Provide examples of people or job positions that could benefit from your offerings. Make it easy for them to think of a good referral. If you have a specific person or people in mind, mention them by name. Give a variety of names and positions, and talk slowly so the person has a chance to think. Listen carefully when they respond.
Step Five: Ask for an introduction.
Ask your contact if they are willing to give you an introduction before you contact the referral. This will help make the process friendlier and will open the door for you with that contact. Consider asking them to send an email, make a phone call, or introduce you personally at a networking event. You could even suggest a conference call.
Step Six: Follow Through.
Before you reach out to this new contact, you might want to conduct some additional research to make certain you have value to offer that individual or organization. This allows you to put your best foot forward with your contact. Research on the person, the organization, and the industry can save everyone valuable time.
Creating Loyal Customers
Sixty-eight percent of customers leave because of what they perceive as indifference from the merchant or someone within the merchant's organization. They feel unappreciated, unimportant, and taken-for-granted. (Source: Research by Dan S. Kennedy)
Today's customer is more educated, better prepared, and has more alternatives than at any other time. Given the complexity of the marketplace, it is not enough to merely satisfy your customers. You must turn them into fans, who will not only remain loyal to your product or service, but who will spread the good word about your company. You need to exceed expectations, show customers you care, and provide exceptional customer service. You need every good word you can get in this turbulent market!
Challenges to achieving high levels of customer focus and loyalty generally fall under one or more of the following areas:
||Process: How your company or organization operates on a daily basis. This includes how your company communicates and aligns the features and value of the product or service with your customers' expectations.
||Roles: Who does what in your company or organization? Your employees must agree on tasks and responsibilities and hold employees accountable to those priorities.
||Interpersonal Issues: How your customer service personnel get along with each other and with other departments. This includes their attitude, teamwork, and loyalty.
||Direction: How your company defines and communicates its overall and departmental vision and mission.
||External Pressures: In addition to market conditions, other sources of pressure include the availability of resources such as time and money. You may or may not be in control of the availability of these resources.
Keys to creating top-notch customer service are: BE SURE!
||Broad product knowledge through insights into what your product or service can and cannot do.
||Extreme desire to help. Show your goodwill, passion, and eagerness to please.
Sincere interest in your customer's situation.
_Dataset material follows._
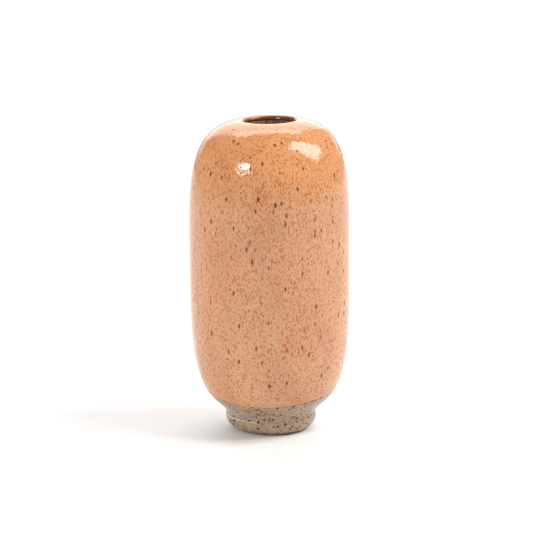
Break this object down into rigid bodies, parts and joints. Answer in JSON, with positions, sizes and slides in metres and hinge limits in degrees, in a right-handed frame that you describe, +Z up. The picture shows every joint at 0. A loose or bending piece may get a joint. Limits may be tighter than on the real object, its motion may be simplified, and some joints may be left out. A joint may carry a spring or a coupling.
{
  "type": "bud vase",
  "caption": "Tall rounded stoneware bud vase with a small round mouth, a narrow foot ring and speckled peach glaze.",
  "frame": {"origin": "middle of the flat ring under the foot that the vase stands on", "axes": "+Z up along the axis the vase was turned on, through the mouth; +X and +Y level, and the side in the picture faces -Y"},
  "size_m": [0.0818, 0.0818, 0.16],
  "materials": {
    "stoneware": "matte",
    "bare_clay": "matte",
    "peach_glaze": "gloss",
    "clear_glaze": "gloss",
    "liner_glaze": "gloss"
  },
  "bodies": {
    "root": {"stoneware_body": "stoneware", "foot_ring": "bare_clay", "peach_glaze_coat": "peach_glaze", "clear_foot_glaze": "clear_glaze", "liner_glaze": "liner_glaze"}
  },
  "joints": []
}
Don't assume the customer is simply being unreasonable when they may have a very good reason to be upset.
||Understand customer expectations, which may be extremely demanding in these challenging times.
||Respect for the customer's point of view.
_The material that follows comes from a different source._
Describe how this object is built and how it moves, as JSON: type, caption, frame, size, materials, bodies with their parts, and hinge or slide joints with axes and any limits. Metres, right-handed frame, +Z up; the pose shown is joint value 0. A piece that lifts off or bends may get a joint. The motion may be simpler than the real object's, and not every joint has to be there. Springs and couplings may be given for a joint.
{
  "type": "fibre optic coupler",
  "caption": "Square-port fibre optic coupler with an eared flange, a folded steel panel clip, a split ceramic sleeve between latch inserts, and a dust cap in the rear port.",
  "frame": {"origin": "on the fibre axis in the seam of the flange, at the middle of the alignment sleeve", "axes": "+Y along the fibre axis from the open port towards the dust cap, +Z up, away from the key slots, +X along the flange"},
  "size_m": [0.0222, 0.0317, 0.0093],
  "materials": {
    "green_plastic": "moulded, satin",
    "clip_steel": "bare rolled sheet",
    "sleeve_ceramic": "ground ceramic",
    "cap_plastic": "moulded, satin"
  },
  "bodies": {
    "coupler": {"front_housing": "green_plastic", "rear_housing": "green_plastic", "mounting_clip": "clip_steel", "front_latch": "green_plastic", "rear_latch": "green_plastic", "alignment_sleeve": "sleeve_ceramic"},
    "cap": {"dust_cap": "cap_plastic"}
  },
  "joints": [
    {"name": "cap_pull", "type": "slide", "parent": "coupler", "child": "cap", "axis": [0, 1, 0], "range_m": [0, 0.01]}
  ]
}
||Empowered with authority to provide answers, solutions, and any other help.
Resolving Customer Complaints
Complaints are a necessary part of doing business, and you can expect even MORE complaints in today's market. Customers are becoming increasingly choosy about how they spend their limited available cash. When they make a decision to purchase a product or service, they expect excellent customer service to accompany that purchase.
Some people who complain will be difficult to please, but if your company can develop a consistent procedure employees can use for resolving complaints, you are one important step closer to assuring that you deal with the emotional and practical aspects of customer service. These seven steps should form the core of your customer complaint resolution process.
Always answer the phone or greet people in person as though you are happy to hear from them. Begin in a friendly way. This first step can be more difficult than it sounds. You need to be able to separate previous negative customer service and daily life experiences from your present customer contact.
In customer service, you often hear the same kinds of complaints, so it can be challenging to give each customer's complaint your full attention. If you can truly listen, however, and give each customer an opportunity to vent some frustration, your customer will appreciate the special attention. Be empathetic. Listen for facts and feelings. Show signs of active listening.
Ask questions to clarify your customer's concerns. Again, you need to resist responding until you understand your customer and their issues -- even if you're familiar with that type of concern. Use these three types of questions to gain a comprehensive understanding of your customer's issue.
- Elementary questions capture the basic facts of the problem. These questions give you an opportunity to take some of the emotion out of the customer's experience and complaint.
- Elaborative questions gather more details. These questions give the customer a chance to expand on their issues and feelings. These questions should be relatively short but inquisitive to encourage the customer to talk more about their concerns.
- Evaluative questions help you determine how severely this issue effects the customer. This is also where you evaluate what you can do to satisfy the customer.
Find a point of agreement with the customer. This does not necessarily mean that you agree with the complaint, but only that you are able to find a common ground. This is where you show the customer that you heard and understood their concern and that you recognize that this issue is important to them.
5. Address the Issue
Now that you have addressed and helped diffuse some of the complaint's emotional issues, do everything in your power to resolve the practical aspects. Take responsibility for your organization's role in the customer's dissatisfaction. This is your opportunity to turn a lemon into lemonade. People who have their problems successfully resolved tend to choose to do business with those companies again.
6. Test Questions
Ask questions to test how well you have resolved the emotional and practical sides of the complaint. If the customer is satisfied with the resolution, this will make it easier to end the experience on a positive note.
7. Follow Through
Often, complaints cannot be resolved completely on the first point of contact. If you need to get back to the customer, do so quickly and be thorough in your response. Even if the complaint has been resolved, create a reason to contact the customer again. For example, find a way to offer added value to the customer's experience with the company. Also, look for ways to solve the root cause of problems within your organization. If you can solve some root causes of common complaints, you will experience fewer complaints.